- _THE EXERCISE_: Go through the data below and gather each line containing "handed".

- _RECORD EXTRACTS_:
——

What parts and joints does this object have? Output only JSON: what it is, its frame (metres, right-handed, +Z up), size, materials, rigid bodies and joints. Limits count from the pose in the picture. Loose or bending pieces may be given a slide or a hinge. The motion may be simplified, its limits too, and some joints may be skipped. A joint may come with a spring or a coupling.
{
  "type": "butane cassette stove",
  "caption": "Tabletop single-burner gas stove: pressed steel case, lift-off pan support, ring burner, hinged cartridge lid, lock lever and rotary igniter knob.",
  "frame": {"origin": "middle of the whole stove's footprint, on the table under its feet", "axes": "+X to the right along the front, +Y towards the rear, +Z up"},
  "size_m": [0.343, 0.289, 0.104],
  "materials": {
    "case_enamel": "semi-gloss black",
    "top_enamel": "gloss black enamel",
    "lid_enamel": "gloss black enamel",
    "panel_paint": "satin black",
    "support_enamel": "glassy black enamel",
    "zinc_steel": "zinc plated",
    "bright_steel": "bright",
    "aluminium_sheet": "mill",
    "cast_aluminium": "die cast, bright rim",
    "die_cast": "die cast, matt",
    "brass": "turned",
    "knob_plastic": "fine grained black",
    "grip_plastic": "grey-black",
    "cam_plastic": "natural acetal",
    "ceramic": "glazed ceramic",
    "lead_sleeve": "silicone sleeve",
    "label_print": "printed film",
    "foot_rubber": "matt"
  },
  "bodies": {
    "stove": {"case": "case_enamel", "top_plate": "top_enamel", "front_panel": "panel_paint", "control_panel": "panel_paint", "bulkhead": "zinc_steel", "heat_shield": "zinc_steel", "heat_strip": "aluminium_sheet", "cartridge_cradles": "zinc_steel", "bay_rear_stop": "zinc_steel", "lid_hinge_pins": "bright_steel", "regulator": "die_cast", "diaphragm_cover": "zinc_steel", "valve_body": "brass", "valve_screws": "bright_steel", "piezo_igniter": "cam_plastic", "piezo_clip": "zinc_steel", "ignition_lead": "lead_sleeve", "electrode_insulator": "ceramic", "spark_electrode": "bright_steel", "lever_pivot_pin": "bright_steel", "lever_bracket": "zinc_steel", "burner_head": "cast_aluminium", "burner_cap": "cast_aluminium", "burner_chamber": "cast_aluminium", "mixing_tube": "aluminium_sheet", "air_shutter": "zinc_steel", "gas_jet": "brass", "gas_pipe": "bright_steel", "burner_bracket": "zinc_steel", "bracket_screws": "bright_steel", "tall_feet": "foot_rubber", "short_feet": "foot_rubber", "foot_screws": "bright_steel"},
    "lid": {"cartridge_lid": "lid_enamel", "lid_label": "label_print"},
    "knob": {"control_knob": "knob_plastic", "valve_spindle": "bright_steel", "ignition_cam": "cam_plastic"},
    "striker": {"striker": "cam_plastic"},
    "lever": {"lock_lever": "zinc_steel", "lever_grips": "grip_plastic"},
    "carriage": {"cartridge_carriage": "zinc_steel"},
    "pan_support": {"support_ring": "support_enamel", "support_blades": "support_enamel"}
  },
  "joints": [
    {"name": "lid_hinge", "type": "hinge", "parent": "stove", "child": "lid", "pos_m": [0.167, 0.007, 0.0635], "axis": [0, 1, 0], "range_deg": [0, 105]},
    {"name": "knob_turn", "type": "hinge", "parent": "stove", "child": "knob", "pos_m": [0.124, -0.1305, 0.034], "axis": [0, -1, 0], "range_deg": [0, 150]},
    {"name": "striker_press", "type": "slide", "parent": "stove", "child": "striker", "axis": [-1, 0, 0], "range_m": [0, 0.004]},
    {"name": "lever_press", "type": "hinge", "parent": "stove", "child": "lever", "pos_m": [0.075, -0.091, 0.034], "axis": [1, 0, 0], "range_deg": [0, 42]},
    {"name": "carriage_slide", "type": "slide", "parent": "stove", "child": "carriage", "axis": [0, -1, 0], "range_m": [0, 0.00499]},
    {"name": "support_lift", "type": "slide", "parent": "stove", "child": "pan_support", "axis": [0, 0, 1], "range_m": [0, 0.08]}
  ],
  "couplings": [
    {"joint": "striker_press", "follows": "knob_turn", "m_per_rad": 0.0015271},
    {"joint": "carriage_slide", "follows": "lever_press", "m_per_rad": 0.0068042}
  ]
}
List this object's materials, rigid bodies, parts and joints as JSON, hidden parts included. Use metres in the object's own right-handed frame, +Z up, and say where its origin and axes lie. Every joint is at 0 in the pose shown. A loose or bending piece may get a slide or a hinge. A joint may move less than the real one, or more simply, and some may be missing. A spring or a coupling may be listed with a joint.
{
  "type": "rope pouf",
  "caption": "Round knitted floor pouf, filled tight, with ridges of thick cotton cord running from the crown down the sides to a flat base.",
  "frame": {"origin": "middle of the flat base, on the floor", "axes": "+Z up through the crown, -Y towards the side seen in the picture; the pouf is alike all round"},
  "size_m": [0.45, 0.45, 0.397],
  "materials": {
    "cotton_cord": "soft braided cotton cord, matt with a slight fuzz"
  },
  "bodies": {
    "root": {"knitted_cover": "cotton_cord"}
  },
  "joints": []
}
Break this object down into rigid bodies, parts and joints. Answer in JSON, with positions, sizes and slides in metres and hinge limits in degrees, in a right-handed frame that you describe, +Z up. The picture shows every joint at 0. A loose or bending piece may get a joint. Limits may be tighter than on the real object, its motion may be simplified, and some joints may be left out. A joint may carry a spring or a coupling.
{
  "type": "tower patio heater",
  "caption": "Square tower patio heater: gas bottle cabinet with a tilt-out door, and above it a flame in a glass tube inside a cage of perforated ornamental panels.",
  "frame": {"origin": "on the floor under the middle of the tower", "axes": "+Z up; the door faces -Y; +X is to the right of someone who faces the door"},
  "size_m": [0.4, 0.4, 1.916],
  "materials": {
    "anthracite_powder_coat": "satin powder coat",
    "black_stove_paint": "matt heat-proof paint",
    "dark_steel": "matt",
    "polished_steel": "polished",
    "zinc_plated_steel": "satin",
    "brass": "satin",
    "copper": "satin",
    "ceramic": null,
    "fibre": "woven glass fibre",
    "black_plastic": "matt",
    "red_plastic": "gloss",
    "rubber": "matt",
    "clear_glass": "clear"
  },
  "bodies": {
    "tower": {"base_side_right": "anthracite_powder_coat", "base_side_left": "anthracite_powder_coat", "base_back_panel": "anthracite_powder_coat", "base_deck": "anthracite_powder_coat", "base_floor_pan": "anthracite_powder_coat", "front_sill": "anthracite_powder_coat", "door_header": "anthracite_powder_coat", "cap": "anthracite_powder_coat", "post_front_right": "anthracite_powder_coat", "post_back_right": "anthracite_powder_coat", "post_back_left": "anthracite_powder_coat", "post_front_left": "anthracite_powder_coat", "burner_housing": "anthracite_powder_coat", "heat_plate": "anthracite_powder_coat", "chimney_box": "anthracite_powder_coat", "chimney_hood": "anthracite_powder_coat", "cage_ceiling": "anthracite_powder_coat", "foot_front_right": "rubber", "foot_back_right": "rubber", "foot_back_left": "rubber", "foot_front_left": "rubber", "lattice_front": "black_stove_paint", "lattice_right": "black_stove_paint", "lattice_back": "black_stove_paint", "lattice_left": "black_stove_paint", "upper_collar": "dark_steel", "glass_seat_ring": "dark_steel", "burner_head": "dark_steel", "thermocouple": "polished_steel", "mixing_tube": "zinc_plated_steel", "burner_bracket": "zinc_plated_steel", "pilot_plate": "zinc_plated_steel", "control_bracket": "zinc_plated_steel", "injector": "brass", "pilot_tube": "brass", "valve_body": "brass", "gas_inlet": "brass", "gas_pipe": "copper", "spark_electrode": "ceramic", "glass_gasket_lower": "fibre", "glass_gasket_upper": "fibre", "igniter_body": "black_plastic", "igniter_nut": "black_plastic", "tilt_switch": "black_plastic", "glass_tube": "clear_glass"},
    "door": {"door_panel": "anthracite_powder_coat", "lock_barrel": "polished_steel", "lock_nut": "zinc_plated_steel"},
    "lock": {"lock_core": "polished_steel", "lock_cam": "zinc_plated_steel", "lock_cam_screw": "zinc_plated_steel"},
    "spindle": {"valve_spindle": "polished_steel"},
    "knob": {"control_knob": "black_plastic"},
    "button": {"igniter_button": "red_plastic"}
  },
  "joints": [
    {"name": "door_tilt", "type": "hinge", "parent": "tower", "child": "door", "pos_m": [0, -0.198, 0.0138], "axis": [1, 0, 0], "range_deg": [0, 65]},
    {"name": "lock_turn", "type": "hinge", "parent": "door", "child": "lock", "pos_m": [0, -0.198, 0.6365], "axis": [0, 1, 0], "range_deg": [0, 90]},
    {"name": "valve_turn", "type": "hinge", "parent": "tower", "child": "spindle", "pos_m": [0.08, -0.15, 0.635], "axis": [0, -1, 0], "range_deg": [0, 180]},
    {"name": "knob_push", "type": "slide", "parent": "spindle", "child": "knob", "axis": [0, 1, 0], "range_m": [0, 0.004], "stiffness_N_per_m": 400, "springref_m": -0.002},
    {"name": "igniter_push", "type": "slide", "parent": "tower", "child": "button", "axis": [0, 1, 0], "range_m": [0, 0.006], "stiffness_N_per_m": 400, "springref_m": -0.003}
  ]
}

——

- _EXERCISE ANSWER_:
What parts and joints does this object have? Output only JSON: what it is, its frame (metres, right-handed, +Z up), size, materials, rigid bodies and joints. Limits count from the pose in the picture. Loose or bending pieces may be given a slide or a hinge. The motion may be simplified, its limits too, and some joints may be skipped. A joint may come with a spring or a coupling.
List this object's materials, rigid bodies, parts and joints as JSON, hidden parts included. Use metres in the object's own right-handed frame, +Z up, and say where its origin and axes lie. Every joint is at 0 in the pose shown. A loose or bending piece may get a slide or a hinge. A joint may move less than the real one, or more simply, and some may be missing. A spring or a coupling may be listed with a joint.
Break this object down into rigid bodies, parts and joints. Answer in JSON, with positions, sizes and slides in metres and hinge limits in degrees, in a right-handed frame that you describe, +Z up. The picture shows every joint at 0. A loose or bending piece may get a joint. Limits may be tighter than on the real object, its motion may be simplified, and some joints may be left out. A joint may carry a spring or a coupling.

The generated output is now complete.